HITCHENS: Certainly not. She has, just today, lied about a statement that she made several times before to the effect that her son was killed in a war run by a secret Jewish cabal within the administration. She now says she didn't make that statement. She did make that statement. So as well as being an hysterical paranoid ideologist, or at least being manipulated by people who are, who turned this into Camp Fruitbat and Nutbag, she has decided not to have the courage or maybe the cowardice of her conviction. She now says she didn't make a statement that she definitely did.
Barone claimed that the media is covering Sheehan protest because they “do not want us to win this war”

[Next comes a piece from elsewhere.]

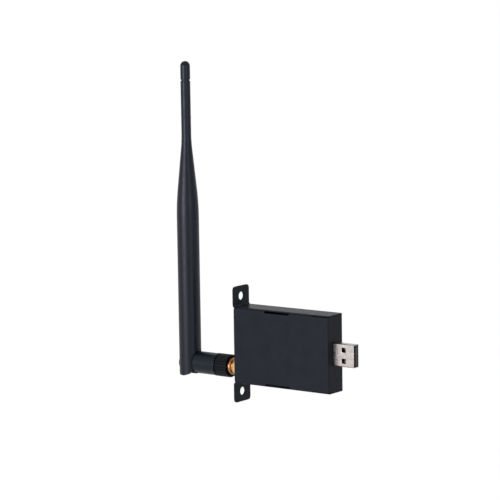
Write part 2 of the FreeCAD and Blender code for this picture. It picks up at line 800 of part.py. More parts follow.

U.S. News & World Report senior writer Michael Barone claimed that the media is currently devoting substantial coverage to Sheehan because “many in the press ... do not want us to win this war and think that we don't deserve to win this war.” Barone further argued that the press corps during World War II would have seen her as “a person who was the victim of a personal tragedy and who had gone over the bend as a result of it” and would have “mercifully given her no publicity.”
From the August 17 edition of Fox News' Special Report with Brit Hume:
BARONE: So, yeah, I think there's some risk that Bush is getting behind there. And I think part of this is the question of the press corps. I mean, I asked the question, if a World War II-era Cindy Sheehan had gone to Hyde Park and Warm Springs and camped out, demanded a meeting with President Roosevelt, would she have received coverage from the press in the World War II era?
And I've studied this era. And I think the answer is clearly no. She would have just been thought to have been a person who was the victim of a personal tragedy and who had gone over the bend as a result of it. And they would have mercifully given her no publicity.
We've got a different kind of press. Then, in World War II, the press almost unanimously wanted us to win the war. Today, we have many in the press -- not most, I think, but some at least -- who do not want us to win this war and think that we don't deserve to win this war. It's a more critical press.